There would be no wide left No. 4 for Crosby.

It’s both third-down runs that are prompting fans to put Taylor’s face on dartboards. When Burrow is under center, he’s the best bet for the offense to gain their desired results, and what did we say about results at the top of the article?

But when Burrow practically throws the game away, when Higgins lets a key first down fall through his gloves, when Mixon can’t fight for one more inch, and when the fifth-round kicker forgets to activate his clutch gene, the blame is not equally distributed. Players win, and coaches lose. That’s the tired trope we all know and love.

Winning on another last-second field goal would’ve spared Taylor from being the center of negative attention. Climbing up to 4-1 and being the untouched leader of the division would’ve silenced a lot of narratives. Beating Rodgers and LaFleur in itself would’ve done wonders for his resume.

But here we are, talking about why we still aren’t sure if he’s that guy.

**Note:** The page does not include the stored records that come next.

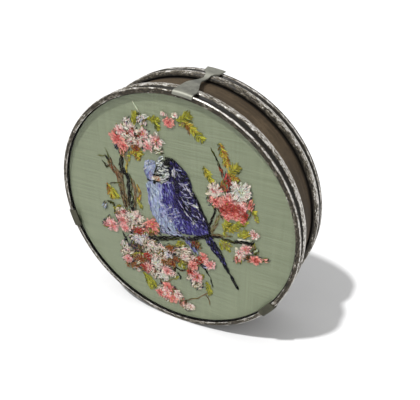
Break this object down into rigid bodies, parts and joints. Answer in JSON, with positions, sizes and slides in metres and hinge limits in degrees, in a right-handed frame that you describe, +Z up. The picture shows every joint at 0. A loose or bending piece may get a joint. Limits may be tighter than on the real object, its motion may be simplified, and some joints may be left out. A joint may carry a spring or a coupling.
{
  "type": "tea caddy",
  "caption": "Flat round tin tea caddy standing on its edge, with beaded hoops and a glazed, embroidered pull-off lid held by spring straps.",
  "frame": {"origin": "on the floor under the middle of the drum, centred across its width and its depth", "axes": "+Z up, the glazed lid faces -Y, the drum's axis runs along Y at a height of 0.105 m"},
  "size_m": [0.21, 0.0564, 0.2115],
  "materials": {
    "worn_silver": "worn silver leaf over dark brown",
    "brown_lacquer": "matte dark brown",
    "dull_tin": "dull tinned sheet",
    "strap_zinc": "smooth grey",
    "solder": "dull",
    "pane_glass": "clear, thin",
    "black_card": "matte black",
    "grey_board": "matte pulp board",
    "green_silk": "fine sage-green weave",
    "bird_thread": "silk floss",
    "bark_thread": "silk floss",
    "leaf_thread": "silk floss",
    "blossom_thread": "silk floss"
  },
  "bodies": {
    "drum": {"side_band": "brown_lacquer", "band_seam": "brown_lacquer", "rear_hoop": "worn_silver", "rear_collar": "dull_tin", "base_plate": "brown_lacquer", "liner_wall": "dull_tin", "liner_floor": "dull_tin"},
    "lid": {"front_hoop": "worn_silver", "lid_collar": "dull_tin", "glass_pane": "pane_glass", "glass_spacer": "black_card", "silk_ground": "green_silk", "embroidery_bird": "bird_thread", "embroidery_branch": "bark_thread", "embroidery_leaves": "leaf_thread", "embroidery_blossoms": "blossom_thread", "backing_card": "grey_board", "lid_back_plate": "dull_tin", "strap_top": "strap_zinc", "strap_left": "strap_zinc", "strap_right": "strap_zinc", "solder_tacks": "solder"}
  },
  "joints": [
    {"name": "lid_slide", "type": "slide", "parent": "drum", "child": "lid", "axis": [0, -1, 0], "range_m": [0, 0.06]}
  ]
}
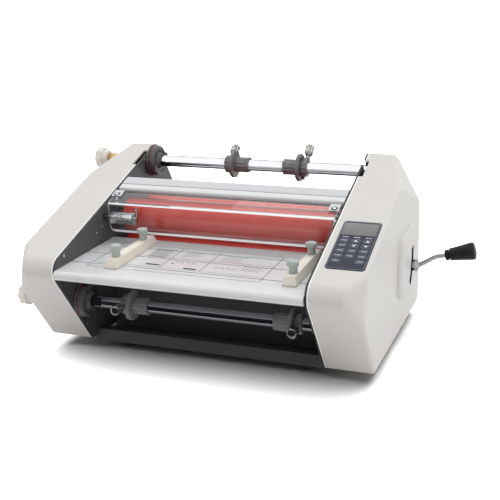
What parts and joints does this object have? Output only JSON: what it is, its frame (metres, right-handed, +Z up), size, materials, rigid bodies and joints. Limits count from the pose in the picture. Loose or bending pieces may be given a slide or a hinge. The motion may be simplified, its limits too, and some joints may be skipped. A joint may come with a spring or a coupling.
{
  "type": "roll laminator",
  "caption": "Desktop roll laminator: slotted feed table with side guides, silicone rollers behind a clear guard, film supply shafts above and below, pressure lever and keypad.",
  "frame": {"origin": "middle of the machine's box, lever and knobs included, on the floor under the feet", "axes": "+X across the machine to the lever's side, +Y from the feed table to the outlet, +Z up"},
  "size_m": [0.666, 0.4334, 0.3],
  "materials": {
    "cover": "warm off-white moulded plastic, fine matt grain",
    "plate": "dark grey powder coat",
    "tray": "dark grey satin powder coat",
    "white": "white satin lacquer on aluminium",
    "steel": "ground and polished",
    "zinc": "zinc plated",
    "brass": "turned",
    "chuck": "dark grey moulded nylon",
    "silicone": "red silicone rubber, smooth",
    "clear": "clear polycarbonate sheet",
    "cream": "cream moulded plastic",
    "grey_knob": "grey-green moulded plastic",
    "ivory": "ivory moulded plastic",
    "black": "black, glossy",
    "keypad": "printed slate blue-grey membrane",
    "rubber": "black rubber",
    "nylon": "natural nylon",
    "board": "green circuit board"
  },
  "bodies": {
    "frame": {"cover_left": "cover", "cover_right": "cover", "side_plate_left": "plate", "side_plate_right": "plate", "base_tray": "tray", "foot_front_left": "rubber", "foot_front_right": "rubber", "foot_rear_left": "rubber", "foot_rear_right": "rubber", "bay_wall": "tray", "rear_panel": "tray", "top_bar": "white", "feed_table": "white", "upper_tension_bush": "brass", "lower_tension_bush": "brass", "gear_motor": "zinc", "keypad_membrane": "keypad", "control_board": "board", "power_inlet": "black"},
    "roller_lift": {"bearing_block_left": "nylon", "bearing_block_right": "nylon"},
    "lower_heat": {"lower_heat_roller": "silicone", "lower_heat_gear": "zinc"},
    "upper_heat": {"upper_heat_roller": "silicone", "upper_heat_gear": "zinc"},
    "idler": {"idler_gear": "zinc"},
    "pinion": {"motor_pinion": "zinc"},
    "lower_pull": {"lower_pull_roller": "silicone", "lower_pull_gear": "zinc"},
    "upper_pull": {"upper_pull_roller": "silicone"},
    "pressure_lever": {"lift_cam_shaft": "zinc", "lever_rod": "steel", "lever_grip": "black"},
    "guard": {"guard_shield": "clear", "guard_tab_left": "zinc", "guard_tab_right": "zinc", "latch_bracket": "zinc", "latch_spring": "steel"},
    "latch": {"latch_bolt": "steel"},
    "rocker": {"power_rocker": "black"},
    "upper_supply": {"upper_supply_shaft": "steel", "upper_friction_disc": "chuck"},
    "upper_chuck_left": {"upper_chuck_left": "chuck"},
    "upper_thumb_left": {"upper_thumb_screw_left": "zinc"},
    "upper_chuck_right": {"upper_chuck_right": "chuck"},
    "upper_thumb_right": {"upper_thumb_screw_right": "zinc"},
    "upper_tension": {"upper_tension_knob": "ivory"},
    "lower_supply": {"lower_supply_shaft": "steel", "lower_friction_disc": "chuck"},
    "lower_chuck_left": {"lower_chuck_left": "chuck"},
    "lower_thumb_left": {"lower_thumb_screw_left": "zinc"},
    "lower_chuck_right": {"lower_chuck_right": "chuck"},
    "lower_thumb_right": {"lower_thumb_screw_right": "zinc"},
    "lower_tension": {"lower_tension_knob": "ivory"},
    "guide_left": {"side_guide_left": "cream"},
    "guide_right": {"side_guide_right": "cream"},
    "knob_left_front": {"guide_knob_left_front": "grey_knob"},
    "knob_left_rear": {"guide_knob_left_rear": "grey_knob"},
    "knob_right_front": {"guide_knob_right_front": "grey_knob"},
    "knob_right_rear": {"guide_knob_right_rear": "grey_knob"}
  },
  "joints": [
    {"name": "lower_heat_spin", "type": "hinge", "parent": "frame", "child": "lower_heat", "pos_m": [-0.03596, -0.00097, 0.142], "axis": [1, 0, 0], "continuous": true},
    {"name": "pressure_lever_swing", "type": "hinge", "parent": "frame", "child": "pressure_lever", "pos_m": [-0.03596, 0.03603, 0.134], "axis": [1, 0, 0], "range_deg": [-20, 20]},
    {"name": "roller_lift_slide", "type": "slide", "parent": "frame", "child": "roller_lift", "axis": [0, 0, 1], "range_m": [-0.0021, 0.0021]},
    {"name": "upper_heat_spin", "type": "hinge", "parent": "roller_lift", "child": "upper_heat", "pos_m": [-0.03596, -0.00097, 0.1962], "axis": [1, 0, 0], "continuous": true},
    {"name": "idler_spin", "type": "hinge", "parent": "frame", "child": "idler", "pos_m": [-0.03596, 0.04155, 0.14394], "axis": [1, 0, 0], "continuous": true},
    {"name": "lower_pull_spin", "type": "hinge", "parent": "frame", "child": "lower_pull", "pos_m": [-0.03596, 0.08033, 0.1457], "axis": [1, 0, 0], "continuous": true},
    {"name": "upper_pull_spin", "type": "hinge", "parent": "frame", "child": "upper_pull", "pos_m": [-0.03596, 0.08033, 0.1906], "axis": [1, 0, 0], "continuous": true},
    {"name": "pinion_spin", "type": "hinge", "parent": "frame", "child": "pinion", "pos_m": [-0.03596, -0.02037, 0.10552], "axis": [1, 0, 0], "continuous": true},
    {"name": "upper_supply_spin", "type": "hinge", "parent": "frame", "child": "upper_supply", "pos_m": [-0.03596, 0.11403, 0.2635], "axis": [1, 0, 0], "continuous": true},
    {"name": "upper_chuck_left_slide", "type": "slide", "parent": "upper_supply", "child": "upper_chuck_left", "axis": [1, 0, 0], "range_m": [-0.098, 0.027]},
    {"name": "upper_thumb_left_turn", "type": "hinge", "parent": "upper_chuck_left", "child": "upper_thumb_left", "pos_m": [-0.07976, 0.11403, 0.2635], "axis": [0, 0.8192, 0.5736], "range_deg": [-360, 0]},
    {"name": "upper_chuck_right_slide", "type": "slide", "parent": "upper_supply", "child": "upper_chuck_right", "axis": [1, 0, 0], "range_m": [-0.027, 0.086]},
    {"name": "upper_thumb_right_turn", "type": "hinge", "parent": "upper_chuck_right", "child": "upper_thumb_right", "pos_m": [0.05334, 0.11403, 0.2635], "axis": [0, 0.6428, 0.766], "range_deg": [-360, 0]},
    {"name": "upper_tension_turn", "type": "hinge", "parent": "frame", "child": "upper_tension", "pos_m": [-0.03596, 0.11403, 0.2635], "axis": [1, 0, 0], "range_deg": [-540, 540]},
    {"name": "lower_supply_spin", "type": "hinge", "parent": "frame", "child": "lower_supply", "pos_m": [-0.03596, -0.14247, 0.094], "axis": [1, 0, 0], "continuous": true},
    {"name": "lower_chuck_left_slide", "type": "slide", "parent": "lower_supply", "child": "lower_chuck_left", "axis": [1, 0, 0], "range_m": [-0.04, 0.09]},
    {"name": "lower_thumb_left_turn", "type": "hinge", "parent": "lower_chuck_left", "child": "lower_thumb_left", "pos_m": [-0.14526, -0.14247, 0.094], "axis": [0, -0.9962, 0.0872], "range_deg": [-360, 0]},
    {"name": "lower_chuck_right_slide", "type": "slide", "parent": "lower_supply", "child": "lower_chuck_right", "axis": [1, 0, 0], "range_m": [-0.09, 0.016]},
    {"name": "lower_thumb_right_turn", "type": "hinge", "parent": "lower_chuck_right", "child": "lower_thumb_right", "pos_m": [0.12434, -0.14247, 0.094], "axis": [0, -0.9998, 0.0175], "range_deg": [-360, 0]},
    {"name": "lower_tension_turn", "type": "hinge", "parent": "frame", "child": "lower_tension", "pos_m": [-0.03596, -0.14247, 0.094], "axis": [1, 0, 0], "range_deg": [-540, 540]},
    {"name": "guide_left_slide", "type": "slide", "parent": "frame", "child": "guide_left", "axis": [1, 0, 0], "range_m": [-0.064, 0.1]},
    {"name": "guide_right_slide", "type": "slide", "parent": "frame", "child": "guide_right", "axis": [1, 0, 0], "range_m": [-0.145, 0.017]},
    {"name": "knob_left_front_turn", "type": "hinge", "parent": "guide_left", "child": "knob_left_front", "pos_m": [-0.14696, -0.164, 0.16103], "axis": [0, -0.0332, 0.9995], "range_deg": [-360, 360]},
    {"name": "knob_left_rear_turn", "type": "hinge", "parent": "guide_left", "child": "knob_left_rear", "pos_m": [-0.14696, -0.07904, 0.16384], "axis": [0, -0.0332, 0.9995], "range_deg": [-360, 360]},
    {"name": "knob_right_front_turn", "type": "hinge", "parent": "guide_right", "child": "knob_right_front", "pos_m": [0.12154, -0.164, 0.16103], "axis": [0, -0.0332, 0.9995], "range_deg": [-360, 360]},
    {"name": "knob_right_rear_turn", "type": "hinge", "parent": "guide_right", "child": "knob_right_rear", "pos_m": [0.12154, -0.07904, 0.16384], "axis": [0, -0.0332, 0.9995], "range_deg": [-360, 360]},
    {"name": "guard_swing", "type": "hinge", "parent": "frame", "child": "guard", "pos_m": [-0.03596, -0.02297, 0.226], "axis": [1, 0, 0], "range_deg": [-95, 0]},
    {"name": "latch_slide", "type": "slide", "parent": "guard", "child": "latch", "axis": [1, 0, 0], "range_m": [-0.0025, 0.008], "stiffness_N_per_m": 300, "springref_m": -0.0025, "deforming": ["latch_spring"]},
    {"name": "rocker_tilt", "type": "hinge", "parent": "frame", "child": "rocker", "pos_m": [0.19004, 0.20784, 0.108], "axis": [1, 0, 0], "range_deg": [-6, 6]}
  ],
  "couplings": [
    {"joint": "roller_lift_slide", "follows": "pressure_lever_swing", "m_per_rad": 0.00573},
    {"joint": "upper_heat_spin", "follows": "lower_heat_spin", "ratio": -1},
    {"joint": "idler_spin", "follows": "lower_heat_spin", "ratio": -1.6154},
    {"joint": "lower_pull_spin", "follows": "lower_heat_spin", "ratio": 1.1667},
    {"joint": "upper_pull_spin", "follows": "lower_heat_spin", "ratio": -1.1667},
    {"joint": "pinion_spin", "follows": "lower_heat_spin", "ratio": -1.75}
  ]
}
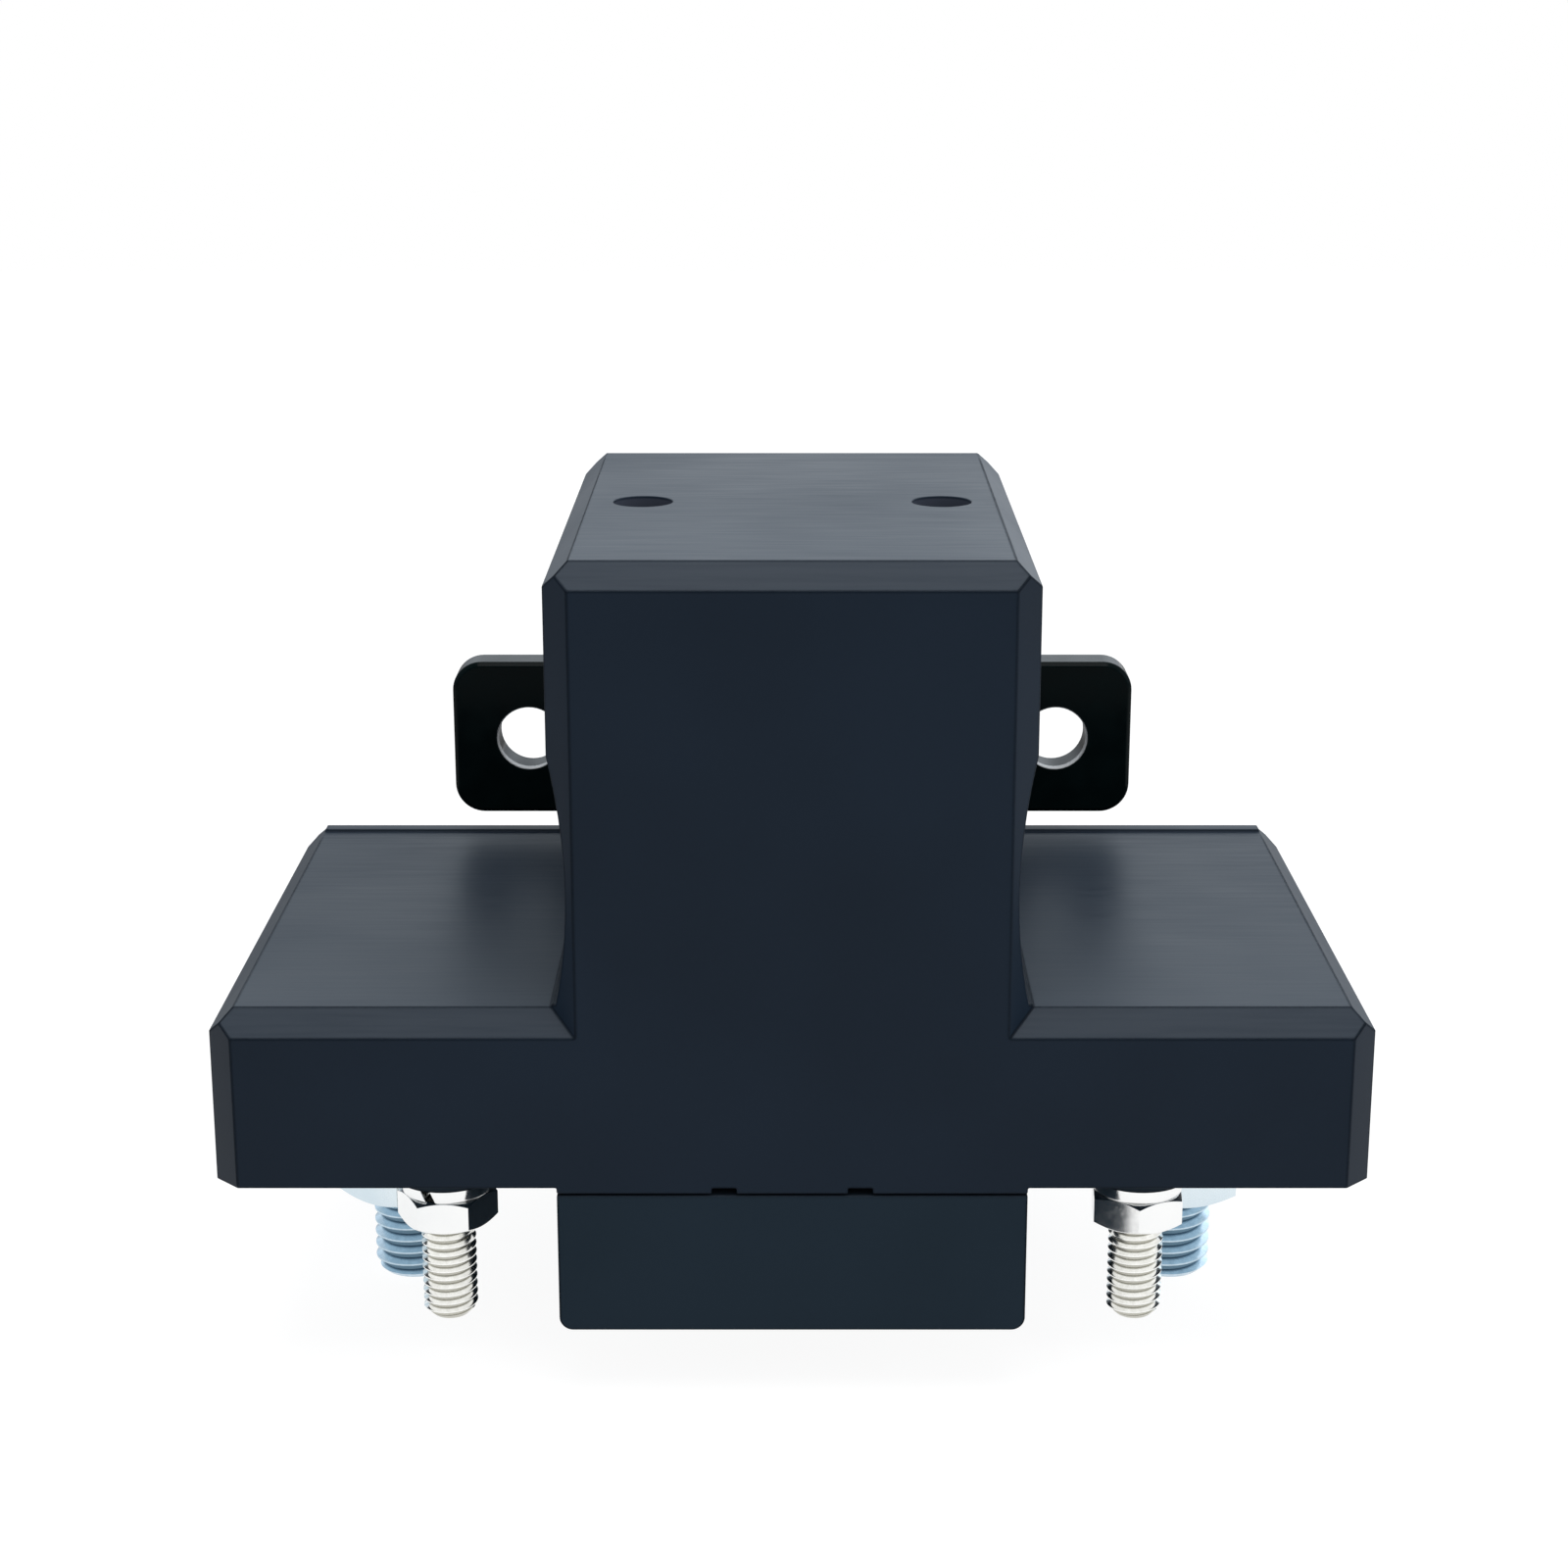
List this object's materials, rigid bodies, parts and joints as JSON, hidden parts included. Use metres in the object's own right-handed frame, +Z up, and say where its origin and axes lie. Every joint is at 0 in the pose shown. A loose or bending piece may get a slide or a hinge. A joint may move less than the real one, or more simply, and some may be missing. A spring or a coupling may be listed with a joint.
{
  "type": "starter relay",
  "caption": "Sealed direct-current starter relay in a T-shaped moulded housing, panel mounted by two ears, with main and coil studs below.",
  "frame": {"origin": "midway between the two mounting holes, on the back face of the mounting plate", "axes": "+X across the wings to the right seen from the front, +Y from the front face into the panel, +Z up the coil tower, away from the studs"},
  "size_m": [0.102, 0.059, 0.0758],
  "materials": {
    "housing_plastic": "satin moulded black thermoset",
    "base_plastic": "satin moulded black thermoset",
    "seal_rubber": "soft rubber",
    "plate_coating": "gloss black coating on steel",
    "screw_steel": "blackened steel",
    "main_zinc": "blue passivated zinc plating",
    "coil_zinc": "bright zinc plating",
    "copper": "bare copper",
    "silver_alloy": "silver alloy",
    "laminate": "insulating laminate",
    "magnet_steel": "soft iron, thin zinc",
    "bobbin_nylon": "natural nylon",
    "enamelled_wire": "enamelled copper wire",
    "tube_brass": "drawn brass",
    "lead_wire": "insulated copper wire",
    "spring_steel": "drawn steel wire and bar"
  },
  "bodies": {
    "relay_body": {"housing": "housing_plastic", "terminal_base": "base_plastic", "housing_seal": "seal_rubber", "mounting_plate": "plate_coating", "plate_screws": "screw_steel", "main_stud_left": "main_zinc", "main_stud_right": "main_zinc", "main_flat_washers": "main_zinc", "main_spring_washers": "main_zinc", "main_nuts": "main_zinc", "coil_stud_left": "coil_zinc", "coil_stud_right": "coil_zinc", "coil_spring_washers": "coil_zinc", "coil_nuts": "coil_zinc", "fixed_contact_left": "copper", "fixed_contact_right": "copper", "fixed_contact_tips": "silver_alloy", "barrier_plate": "laminate", "pole_plate": "magnet_steel", "yoke": "magnet_steel", "core": "magnet_steel", "bobbin": "bobbin_nylon", "winding": "enamelled_wire", "guide_tube": "tube_brass", "coil_lead_left": "lead_wire", "coil_lead_right": "lead_wire", "return_spring": "spring_steel"},
    "armature": {"plunger": "magnet_steel", "plunger_shaft": "spring_steel", "bridge_bush": "bobbin_nylon", "spring_seat": "spring_steel", "retaining_clip": "spring_steel", "contact_spring": "spring_steel"},
    "bridge": {"contact_bridge": "copper", "bridge_contact_tips": "silver_alloy"}
  },
  "joints": [
    {"name": "plunger_slide", "type": "slide", "parent": "relay_body", "child": "armature", "axis": [0, 0, 1], "range_m": [0, 0.0028], "stiffness_N_per_m": 1000, "springref_m": -0.006, "deforming": ["return_spring"]},
    {"name": "bridge_slide", "type": "slide", "parent": "armature", "child": "bridge", "axis": [0, 0, 1], "range_m": [-0.0006, 0], "deforming": ["contact_spring"]}
  ],
  "couplings": [
    {"joint": "bridge_slide", "follows": "plunger_slide", "ratio": -0.21429}
  ]
}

It’s a fair conversation to have, provided objectivity reigns supreme. A few decisions may’ve cost Taylor the win, just like a few miscues made it more difficult for his team to prevail victorious. But following a game that featured the most potential game-winning field goals missed in the Super Bowl era, isn’t the old “this head coach is a bum” slant a bit unbecoming? At the very least, it’s lazy.

The Bengals will lick their wounds, still mathematically atop the AFC North, and begin preparations to face a winless Detroit Lions team in six days. The calling for Taylor’s head can wait for a more appropriate afternoon.